INSTRUCTION: Please repeat all of the lines that follow, exactly as written.

####

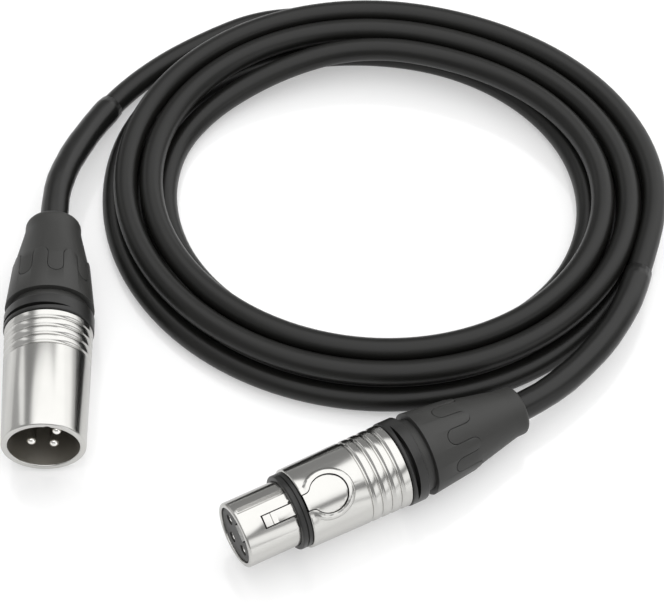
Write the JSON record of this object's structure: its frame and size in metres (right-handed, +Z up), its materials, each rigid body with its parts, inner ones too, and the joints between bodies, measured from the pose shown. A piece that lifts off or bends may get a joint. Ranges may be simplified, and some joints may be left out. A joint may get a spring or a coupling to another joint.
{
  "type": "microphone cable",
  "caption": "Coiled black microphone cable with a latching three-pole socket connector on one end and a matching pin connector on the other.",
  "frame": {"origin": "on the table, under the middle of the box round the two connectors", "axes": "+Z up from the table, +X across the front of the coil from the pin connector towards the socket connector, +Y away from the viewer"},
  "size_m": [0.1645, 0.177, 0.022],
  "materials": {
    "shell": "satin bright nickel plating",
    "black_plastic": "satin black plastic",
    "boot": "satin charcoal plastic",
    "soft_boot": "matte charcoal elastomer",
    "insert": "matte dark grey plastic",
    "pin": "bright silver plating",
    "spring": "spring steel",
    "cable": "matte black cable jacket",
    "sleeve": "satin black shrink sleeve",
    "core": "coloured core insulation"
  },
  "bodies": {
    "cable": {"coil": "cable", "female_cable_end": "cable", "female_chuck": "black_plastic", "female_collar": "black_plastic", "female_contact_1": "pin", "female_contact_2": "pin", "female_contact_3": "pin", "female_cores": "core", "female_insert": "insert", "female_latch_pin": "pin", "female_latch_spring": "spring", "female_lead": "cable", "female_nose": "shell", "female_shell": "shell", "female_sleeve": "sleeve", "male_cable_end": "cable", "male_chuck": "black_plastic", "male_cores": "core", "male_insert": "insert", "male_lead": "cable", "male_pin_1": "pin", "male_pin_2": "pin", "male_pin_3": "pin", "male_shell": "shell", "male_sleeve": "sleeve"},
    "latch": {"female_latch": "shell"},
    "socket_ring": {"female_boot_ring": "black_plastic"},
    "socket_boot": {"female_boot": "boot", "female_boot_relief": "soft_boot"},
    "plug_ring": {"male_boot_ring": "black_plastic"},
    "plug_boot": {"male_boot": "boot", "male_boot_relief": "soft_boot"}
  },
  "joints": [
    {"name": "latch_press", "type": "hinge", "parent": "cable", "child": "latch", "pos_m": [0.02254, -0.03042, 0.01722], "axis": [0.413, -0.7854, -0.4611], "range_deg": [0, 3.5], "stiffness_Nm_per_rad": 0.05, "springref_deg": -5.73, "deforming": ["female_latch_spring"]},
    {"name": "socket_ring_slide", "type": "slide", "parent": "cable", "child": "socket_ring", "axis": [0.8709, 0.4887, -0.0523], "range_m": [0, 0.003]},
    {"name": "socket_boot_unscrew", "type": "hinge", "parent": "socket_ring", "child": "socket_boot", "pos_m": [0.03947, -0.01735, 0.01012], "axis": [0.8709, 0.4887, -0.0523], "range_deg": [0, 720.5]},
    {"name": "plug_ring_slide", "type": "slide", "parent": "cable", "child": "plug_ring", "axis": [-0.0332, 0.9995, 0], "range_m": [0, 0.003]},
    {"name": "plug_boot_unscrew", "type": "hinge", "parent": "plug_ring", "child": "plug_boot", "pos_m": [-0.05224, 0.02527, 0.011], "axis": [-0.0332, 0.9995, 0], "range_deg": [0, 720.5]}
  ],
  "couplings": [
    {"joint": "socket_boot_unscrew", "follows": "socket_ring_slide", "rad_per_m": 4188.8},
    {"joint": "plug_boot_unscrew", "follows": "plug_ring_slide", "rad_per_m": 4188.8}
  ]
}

####

EXERCISE SOLUTION:
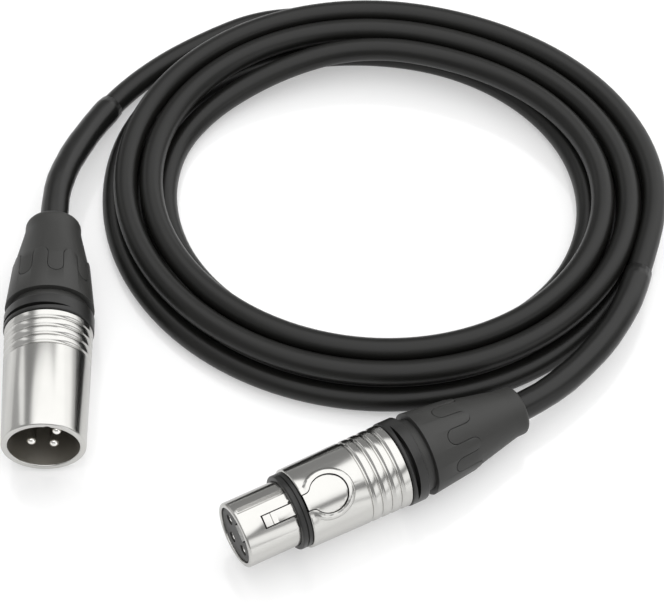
Write the JSON record of this object's structure: its frame and size in metres (right-handed, +Z up), its materials, each rigid body with its parts, inner ones too, and the joints between bodies, measured from the pose shown. A piece that lifts off or bends may get a joint. Ranges may be simplified, and some joints may be left out. A joint may get a spring or a coupling to another joint.
{
  "type": "microphone cable",
  "caption": "Coiled black microphone cable with a latching three-pole socket connector on one end and a matching pin connector on the other.",
  "frame": {"origin": "on the table, under the middle of the box round the two connectors", "axes": "+Z up from the table, +X across the front of the coil from the pin connector towards the socket connector, +Y away from the viewer"},
  "size_m": [0.1645, 0.177, 0.022],
  "materials": {
    "shell": "satin bright nickel plating",
    "black_plastic": "satin black plastic",
    "boot": "satin charcoal plastic",
    "soft_boot": "matte charcoal elastomer",
    "insert": "matte dark grey plastic",
    "pin": "bright silver plating",
    "spring": "spring steel",
    "cable": "matte black cable jacket",
    "sleeve": "satin black shrink sleeve",
    "core": "coloured core insulation"
  },
  "bodies": {
    "cable": {"coil": "cable", "female_cable_end": "cable", "female_chuck": "black_plastic", "female_collar": "black_plastic", "female_contact_1": "pin", "female_contact_2": "pin", "female_contact_3": "pin", "female_cores": "core", "female_insert": "insert", "female_latch_pin": "pin", "female_latch_spring": "spring", "female_lead": "cable", "female_nose": "shell", "female_shell": "shell", "female_sleeve": "sleeve", "male_cable_end": "cable", "male_chuck": "black_plastic", "male_cores": "core", "male_insert": "insert", "male_lead": "cable", "male_pin_1": "pin", "male_pin_2": "pin", "male_pin_3": "pin", "male_shell": "shell", "male_sleeve": "sleeve"},
    "latch": {"female_latch": "shell"},
    "socket_ring": {"female_boot_ring": "black_plastic"},
    "socket_boot": {"female_boot": "boot", "female_boot_relief": "soft_boot"},
    "plug_ring": {"male_boot_ring": "black_plastic"},
    "plug_boot": {"male_boot": "boot", "male_boot_relief": "soft_boot"}
  },
  "joints": [
    {"name": "latch_press", "type": "hinge", "parent": "cable", "child": "latch", "pos_m": [0.02254, -0.03042, 0.01722], "axis": [0.413, -0.7854, -0.4611], "range_deg": [0, 3.5], "stiffness_Nm_per_rad": 0.05, "springref_deg": -5.73, "deforming": ["female_latch_spring"]},
    {"name": "socket_ring_slide", "type": "slide", "parent": "cable", "child": "socket_ring", "axis": [0.8709, 0.4887, -0.0523], "range_m": [0, 0.003]},
    {"name": "socket_boot_unscrew", "type": "hinge", "parent": "socket_ring", "child": "socket_boot", "pos_m": [0.03947, -0.01735, 0.01012], "axis": [0.8709, 0.4887, -0.0523], "range_deg": [0, 720.5]},
    {"name": "plug_ring_slide", "type": "slide", "parent": "cable", "child": "plug_ring", "axis": [-0.0332, 0.9995, 0], "range_m": [0, 0.003]},
    {"name": "plug_boot_unscrew", "type": "hinge", "parent": "plug_ring", "child": "plug_boot", "pos_m": [-0.05224, 0.02527, 0.011], "axis": [-0.0332, 0.9995, 0], "range_deg": [0, 720.5]}
  ],
  "couplings": [
    {"joint": "socket_boot_unscrew", "follows": "socket_ring_slide", "rad_per_m": 4188.8},
    {"joint": "plug_boot_unscrew", "follows": "plug_ring_slide", "rad_per_m": 4188.8}
  ]
}